The rest of our class time involved imagining how Sarah felt during this episode and what she might have done or said. We split up into two groups, each with the task of creating a poem, play, dance, song, or narrative to tell the story from Sarah’s perspective. One of the groups moved very quickly to negate the Biblical tale and write our own. We created a play in which Sarah and her fellow priestesses inhabited the “red tent” while Abraham went about his nefarious business. Despite their distance, these priestesses collectively stopped Abraham by calling on the power of their Goddess Asherarh. The second group, however, spent a great deal of time experiencing Sarah’s feelings of anger, betrayal, and grief at learning of her husband’s actions. It reminded me of another year when a “Cakes” class wrote a one-act opera about Sarah entitled “Nobody Messes with My Kid!”

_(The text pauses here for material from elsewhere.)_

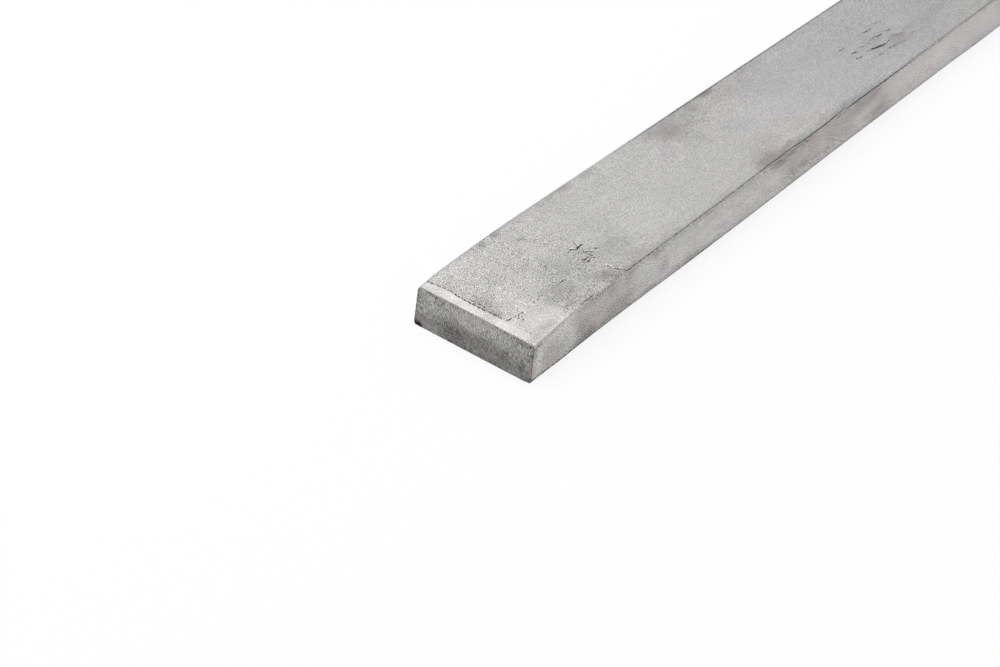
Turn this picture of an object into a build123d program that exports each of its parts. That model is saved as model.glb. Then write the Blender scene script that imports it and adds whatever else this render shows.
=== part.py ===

Last night’s second group, despite their emotional response to Sarah’s story — or maybe because of it — wrote a wonderful playlet in about five minutes. I would like to share with you. Interestingly, it dealt with the aftermath of Abraham’s attempted filicide, exactly what the first group discussed after we created our drama:

Sarah: Hi, guys. How was your weekend in the hills?

Isaac: Some weekend! Dad tied me up on the altar!

Sarah: What! This was supposed to a bonding time, not a binding time.

Isaac: Dad said God told him to sacrifice his first-born son.

Sarah: His first-born? That would be Ishmael (aside: and who knows, there could be others). Your father’s new God and his tests….Hmph!

Isaac: Yeah. I think I like your Goddesses better. Can we just forget about Dad’s mean God?

Sarah: Yes, Isaac. I would like nothing better…Let’s go bake a cake for the Queen of Heaven.

Isaac: Do we have to save some for Dad?

Sarah: No. He doesn’t get ANY!! All he’s going to get is my foot in his behind!

I guess humor helps us to deal with even the darkest emotions!